In a letter to Health and Human Services Secretary Xavier Becerra last month, U.S. Sen. John Kennedy, R-Madisonville, and U.S. Reps. Clay Higgins, R-Lafayette, and Garret Graves, R-Baton Rouge, joined 16 other congressional Republicans in criticizing the proposed rule. They called it an “arbitrary and capricious” attack that “is targeting pregnancy centers for their pro-life mission.”

Louisiana state Rep. Larry Bagley, R-Stonewall, signed a separate letter penned with state lawmakers from Missouri, Indiana, Ohio and Pennsylvania slamming the proposal, arguing that the rule could eliminate a large quantity of services the centers provide at low cost.

Abortion rights advocates, meanwhile, have signaled support for the rule change. Lift Louisiana submitted a public comment supporting the proposal. And in an interview, Erenberg said the rule presents a chance for the federal government to better scrutinize the outcomes of tax dollars being directed to poor families.

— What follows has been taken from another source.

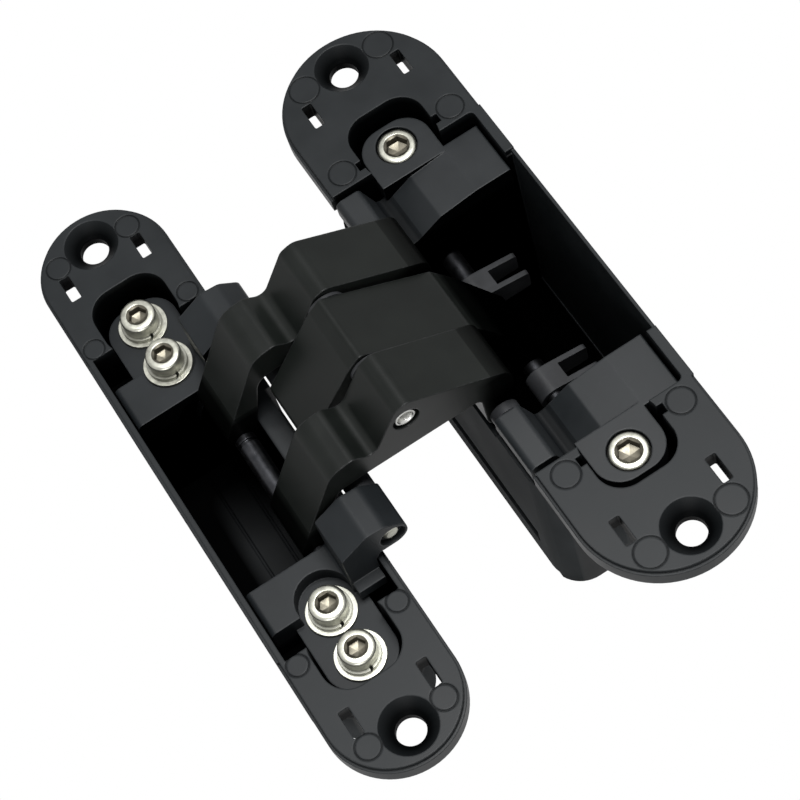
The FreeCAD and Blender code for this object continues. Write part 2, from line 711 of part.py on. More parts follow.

New trend in post-Roe landscape

After efforts sputtered last year to soften Louisiana’s abortion ban, how the state engages with crisis pregnancy centers could prove fertile ground for debate over the future of reproductive care, with lawmakers across the political spectrum proposing legislation dealing with the facilities.

Anti-abortion lawmakers have rallied behind efforts to support them.

In last year’s legislative session, Sen. Beth Mizell, R-Franklinton, carried a bill that created tax breaks for crisis pregnancy centers, arguing that the centers offer lifelines for pregnant women in rural pockets of the state. Outgoing Gov. John Bel Edwards, an anti-abortion Democrat, signed the bill in June.

Erenberg, the Lift Louisiana director, said crisis pregnancy centers appear to be “the only solution that the anti-abortion movement has offered up to the issue of forcing people to carry pregnancies to term” since Roe fell.

State Rep. Aimee Freeman, a pro-abortion rights New Orleans Democrat, introduced legislation in 2022 calling for a different approach than Mizell’s: more stringent standards for reporting the results of crisis pregnancy centers’ services, and the way they use federal tax dollars. 

"If the purpose (of the centers) is to produce healthy outcomes for all pregnancies, show that to me,” Freeman said.